*** DATA EXTRACT

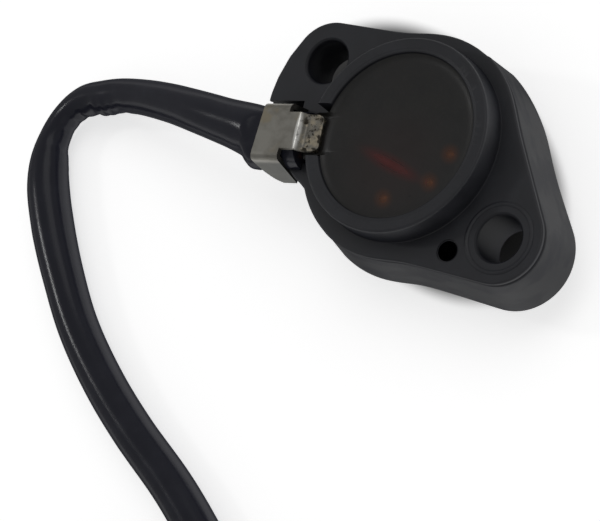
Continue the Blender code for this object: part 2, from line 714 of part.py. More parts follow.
# ---------------------------------------------------------------- plug

def place_on_plug(obj, along):
    """Set a piece built along +X on the plug's axis, at a distance from the end of the lead."""
    start = tail_points()[-1]
    spot = Vector((start.x, start.y, 0.0)) + PLUG_HEADING * along
    return place(obj, spot, PLUG_ANGLE)


def cavity_places():
    """Middle of each terminal cavity across the mating face, in two rows of four."""
    rows = (PLUG_AXIS_Z - PLUG_ROW_Z, PLUG_AXIS_Z + PLUG_ROW_Z)
    return [((k - 1.5) * PLUG_CAVITY_PITCH, z) for z in rows for k in range(4)]


def on_top(name, corners):
    """Box on the plug's top face, from corners whose heights are measured from that face."""
    (x_low, y_low, z_low), (x_high, y_high, z_high) = corners
    top = PLUG_BODY[2]
    return box(name, (x_low, y_low, top + z_low), (x_high, y_high, top + z_high))


def make_plug():
    """Plug housing with terminal cavities and a latch arm, its lock bar and terminals."""
    length, width, height = PLUG_BODY
    back = BOOT_LENGTH + 2 * GAP
    plug = box("plug_housing", (0.0, -width / 2, 0.0), (length, width / 2, height))
    bevel = plug.modifiers.new("edges", "BEVEL")
    bevel.width = PLUG_EDGE
    bevel.segments = 2
    bevel.limit_method = "ANGLE"
    link(place_on_plug(plug, back), "white_nylon")
    combine(plug, cutter(place_on_plug(on_top("latch_arm", LATCH_ARM), back)), "UNION")
    combine(plug, cutter(place_on_plug(on_top("latch_hook", LATCH_HOOK), back)), "UNION")
    combine(plug, cutter(place_on_plug(on_top("cut_latch", LATCH_UNDERCUT), back)), "DIFFERENCE")

    def build_cavities(bm):
        deep = PLUG_CAVITY_DEPTH + OVERSHOOT
        for y, z in cavity_places():
            made = bmesh.ops.create_cube(bm, size=1.0)
            bmesh.ops.scale(bm, vec=(deep, PLUG_CAVITY, PLUG_CAVITY), verts=made["verts"])
            bmesh.ops.translate(bm, vec=(length + OVERSHOOT - deep / 2, y, z), verts=made["verts"])
    cavities = mesh_object("cut_cavities", build_cavities)
    combine(plug, cutter(place_on_plug(cavities, back)), "DIFFERENCE")
    (x_low, z_low), (x_high, z_high) = LOCK_SLOT
    slot = box("cut_lock", (x_low, -width, z_low), (x_high, width, z_high))
    combine(plug, cutter(place_on_plug(slot, back)), "DIFFERENCE")
    reach = width / 2 + LOCK_PROUD
    bar = box("plug_lock_bar", (x_low + GAP, -reach, z_low + GAP), (x_high - GAP, reach, z_high - GAP))
    link(place_on_plug(bar, back), "rotor_nylon")
    half = PLUG_CAVITY / 2 - GAP
    for k, (y, z) in enumerate(cavity_places()[:TERMINAL_COUNT]):
        pin = box("terminal_%d" % (k + 1), (length - TERMINAL_INSET[0], y - half, z - half),
                  (length - TERMINAL_INSET[1], y + half, z + half))
        link(place_on_plug(pin, back), "brass")


def make_boot():
    """Rubber boot between the lead and the plug, turned about the plug's axis."""
    boot = as_mesh(turned("plug_boot", BOOT_PROFILE, 24, closed=False))
    boot.data.transform(Matrix.Rotation(math.pi / 2, 4, "Y"))
    boot.location.z = PLUG_AXIS_Z
    link(place_on_plug(boot, GAP), "black_rubber")


def main():
    """Build every piece."""
    make_housing()
    make_seal()
    make_posts()
    make_resin(make_wires())
    make_clamp()
    make_rotor()
    make_contact_strap()
    make_plunger()
    make_plunger_spring()
    make_clip()
    make_lead()
    make_tie()
    make_plug()
    make_boot()


clear_scene()
PARTS = make_collection("gear_position_switch")
CUTTERS = make_collection("cutters")
MATERIALS = {name: make_material(name, *finish) for name, finish in COLOURS.items()}
main()
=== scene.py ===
"""Gear position indicator switch for a motorcycle gearbox: its looks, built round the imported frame.

The housing lies face up on its spigot.  Every length is in metres.  u runs outwards along the
lead where it leaves the collar, v across it, and both start at the rotor's axis.
"""

import json
import math

import bmesh
import bpy
import numpy as np
from bpy.props import FloatProperty, FloatVectorProperty, PointerProperty
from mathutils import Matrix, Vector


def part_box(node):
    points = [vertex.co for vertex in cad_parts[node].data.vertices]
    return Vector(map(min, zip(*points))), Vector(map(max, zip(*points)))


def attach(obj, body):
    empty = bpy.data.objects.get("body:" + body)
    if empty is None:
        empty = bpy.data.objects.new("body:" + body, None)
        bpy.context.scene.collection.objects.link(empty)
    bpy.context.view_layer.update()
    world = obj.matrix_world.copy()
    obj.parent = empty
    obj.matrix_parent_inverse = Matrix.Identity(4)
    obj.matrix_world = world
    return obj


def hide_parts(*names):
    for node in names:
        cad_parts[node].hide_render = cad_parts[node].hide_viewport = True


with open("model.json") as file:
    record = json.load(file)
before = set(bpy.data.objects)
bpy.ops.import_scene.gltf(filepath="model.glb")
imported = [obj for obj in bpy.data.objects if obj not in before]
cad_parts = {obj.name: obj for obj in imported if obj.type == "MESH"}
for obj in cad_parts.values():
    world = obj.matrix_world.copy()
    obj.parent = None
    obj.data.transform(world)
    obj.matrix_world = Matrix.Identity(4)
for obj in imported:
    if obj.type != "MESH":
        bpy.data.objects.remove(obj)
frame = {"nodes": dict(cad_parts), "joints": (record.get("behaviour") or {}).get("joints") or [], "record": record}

bl_info = {
    "name": "Gear Position Switch",
    "version": (1, 0, 0),
    "blender": (4, 5, 0),
    "location": "View3D > Sidebar > Gear Switch",
    "description": "Builds the looks of a motorcycle's gear position switch round its frame",
    "category": "Object",
}

# ---------------------------------------------------------------- places that the frame gives

RECORD = frame["record"]
ROTOR_JOINT = next(joint for joint in frame["joints"] if joint["name"] == "rotor_turn")
AXIS = np.array([ROTOR_JOINT["pos_m"][0], ROTOR_JOINT["pos_m"][1], 0.0])
HOUSING_LOW, HOUSING_HIGH = (np.array(corner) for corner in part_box("housing"))
COLLAR_TOP = HOUSING_HIGH[2]
BACK = RECORD["mounts"][0]["pos_m"][2]
EARS = [np.mean(opening["box_m"], axis=0)[0] - AXIS[0]
        for opening in RECORD["physics"]["openings"]]
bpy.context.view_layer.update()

# ---------------------------------------------------------------- sizes of the housing

FACE = 0.0125                     # height of the flange's front face
DISC_R = 0.0161
DISC_SHIFT = 0.0004               # how far the disc's edge stands out on its lead side
DISC_SHIFT_ANGLE = math.radians(245.0)
EAR_R = (0.0063, 0.00590)
EAR_NORMAL = (math.radians(63.0), math.radians(61.5))
BLEND_POWER = 40.0                # how tight the fillets between disc and ears are
BOLT_HOLE_R = 0.00325
SPIGOT_R = 0.0132
CHAMBER_R = 0.0106
WEB_BOTTOM = 0.0070
WEB_TOP = 0.0090
COLLAR_R = (0.01405, 0.01385)
CAVITY_R = 0.01175
RESIN_TOP = 0.01525
RING_GROOVE = (0.0119, 0.0020, 0.0048)       # radius, bottom and top of the O-ring's groove
CLIP_GROOVE = (0.01095, 0.0003, 0.0015)      # the same of the rotor clip's groove
EJECTOR_MARK = (0.0165, -0.0060)
SIDE_NICK = (0.0084, 0.0149)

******

TO BE DONE:
Nothing but the lines from the one with "clear_scene()" to the one with "before = set(bpy.data.objects)" should be echoed, both of them included, exactly as written.

ANSWER TO THE TASK:
clear_scene()
PARTS = make_collection("gear_position_switch")
CUTTERS = make_collection("cutters")
MATERIALS = {name: make_material(name, *finish) for name, finish in COLOURS.items()}
main()
=== scene.py ===
"""Gear position indicator switch for a motorcycle gearbox: its looks, built round the imported frame.

The housing lies face up on its spigot.  Every length is in metres.  u runs outwards along the
lead where it leaves the collar, v across it, and both start at the rotor's axis.
"""

import json
import math

import bmesh
import bpy
import numpy as np
from bpy.props import FloatProperty, FloatVectorProperty, PointerProperty
from mathutils import Matrix, Vector


def part_box(node):
    points = [vertex.co for vertex in cad_parts[node].data.vertices]
    return Vector(map(min, zip(*points))), Vector(map(max, zip(*points)))


def attach(obj, body):
    empty = bpy.data.objects.get("body:" + body)
    if empty is None:
        empty = bpy.data.objects.new("body:" + body, None)
        bpy.context.scene.collection.objects.link(empty)
    bpy.context.view_layer.update()
    world = obj.matrix_world.copy()
    obj.parent = empty
    obj.matrix_parent_inverse = Matrix.Identity(4)
    obj.matrix_world = world
    return obj


def hide_parts(*names):
    for node in names:
        cad_parts[node].hide_render = cad_parts[node].hide_viewport = True


with open("model.json") as file:
    record = json.load(file)
before = set(bpy.data.objects)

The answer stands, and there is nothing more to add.